We underestimate the legislation and cooperation needed to make this effective. Governments and states have to share and cooperate to enable this to work.

The technology requirements begin to be less obfuscated by hype. What is required by the hub will be large movements of goods and people. A lot of this will continue to be through traditional means of transport, with better data management and better technology under the hood.

We will utilise what we have along with what we can get from nature. The drive to make engines cleaner will drive up costs. Large requirements from hubs will call for mega-truck convoys, which in turn will lead to infrastructure that will let them drive along conventional roads. These, with better data management, will be semi-automated.

The rising costs of these trucks and infrastructure and the move away from traditional centers will make us rethink about railways. A lot of the current railway infrastructure can be used, making it cost-effective.

Asia and Africa will rediscover and utilise inland waterways, shifting a lot away from roads.

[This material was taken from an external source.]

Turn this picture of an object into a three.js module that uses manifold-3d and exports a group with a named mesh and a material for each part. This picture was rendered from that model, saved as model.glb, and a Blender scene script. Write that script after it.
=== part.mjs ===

They will also need to build new highways through already overcrowded areas.

Once these large hubs receive the goods and people, smaller and nimbler transport will take over — be it electric trucks, automated rapid transit, bullet trains, hyperloop, or VTOL air vehicles, all seamlessly integrated through fast-computing data management.

Dare to dream

History, however, states that all our changes have been defined by quantum leaps and then progressive linear changes until the next quantum leap.

To date, we make these assumptions on progressive and often median forecast data. Is there another quantum change in the offing? If one asked whether it is possible to transmit power over distances wirelessly, the answer would’ve been met with derision many years ago. Not any more, especially with phones that have wireless charging technology.

So, when are we moving particles wirelessly through the air? Go down that road, and all bets are off the table as we wait for “Beam me up, Scotty!”